Als „Abschiebeminister” sieht er sich aber nicht. Schließlich seien die
Abschiebungszahlen rückläufig, sagt Schünemann – 1336 Flüchtlinge seien im
vergangenen Jahr abgeschoben worden. Ein Jahr zuvor waren es noch 1847, im
Jahr 2003 noch 2091 Menschen. „Wenn man sich die reinen Zahlen anschaut,
müsste der frühere niedersächsische Bundesratsminister Jürgen Trittin als
größter Abschieber gelten. Unter Rot-Grün wurden 1993 nämlich 4720
Menschen abgeschoben”, sagt Schünemann. Was er nicht sagt: 1993 war die
Zahl der Asylbewerber zehnmal so hoch wie heute – entsprechend hoch die
Abschiebungsquote. Und dennoch betont der Christdemokrat, in der
Flüchtlingspolitik nur die Linie seiner sozialdemokratischen Vorgänger zu
verfolgen. „Ich habe nur einen einzigen Punkt geändert: Die
Ausländerbehörden müssen heute nicht mehr den Abschiebungstermin
ankündigen.” Er habe den Behörden freigestellt, ob sie den Termin
ankündigten oder nicht. Nun kommen die Beamten in der Regel unangemeldet.
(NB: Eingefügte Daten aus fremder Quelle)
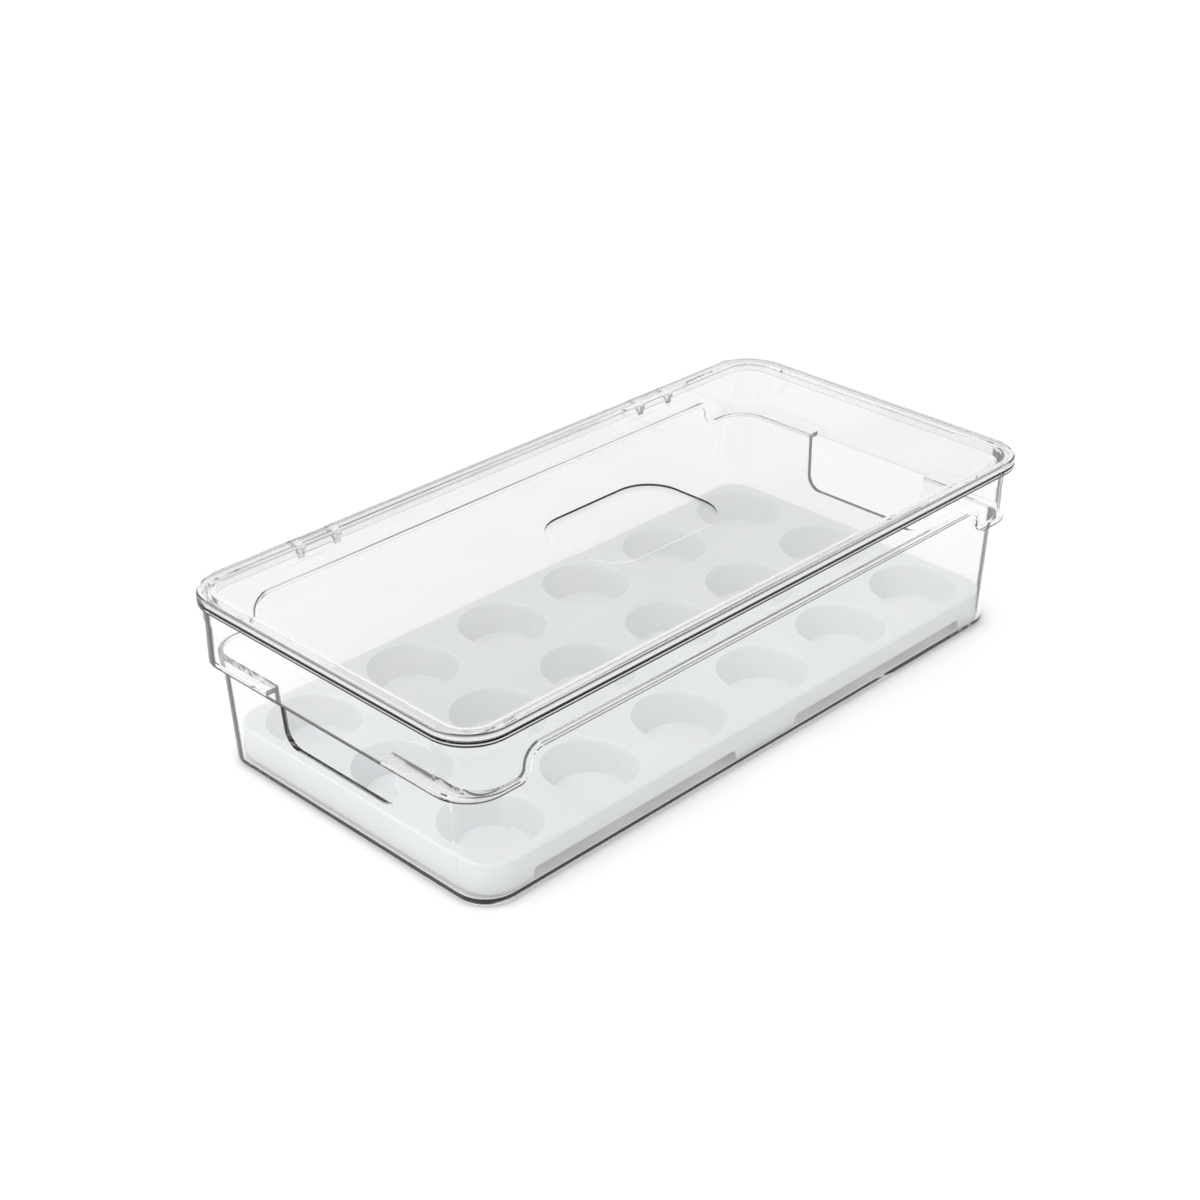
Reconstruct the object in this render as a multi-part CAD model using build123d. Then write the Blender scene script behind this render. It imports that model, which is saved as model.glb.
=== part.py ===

Für Klagen darüber, dass die Polizei nun in Nacht-und-Nebel-Aktionen bei
mehrmals abgelehnten Asylbewerbern erscheinen, hat Schünemann indes kein
Verständnis. „70 Prozent aller Fälle tauchen unter, wenn sie von einer
geplanten Abschiebung erfahren.” Dies könne sich der Staat nicht leisten.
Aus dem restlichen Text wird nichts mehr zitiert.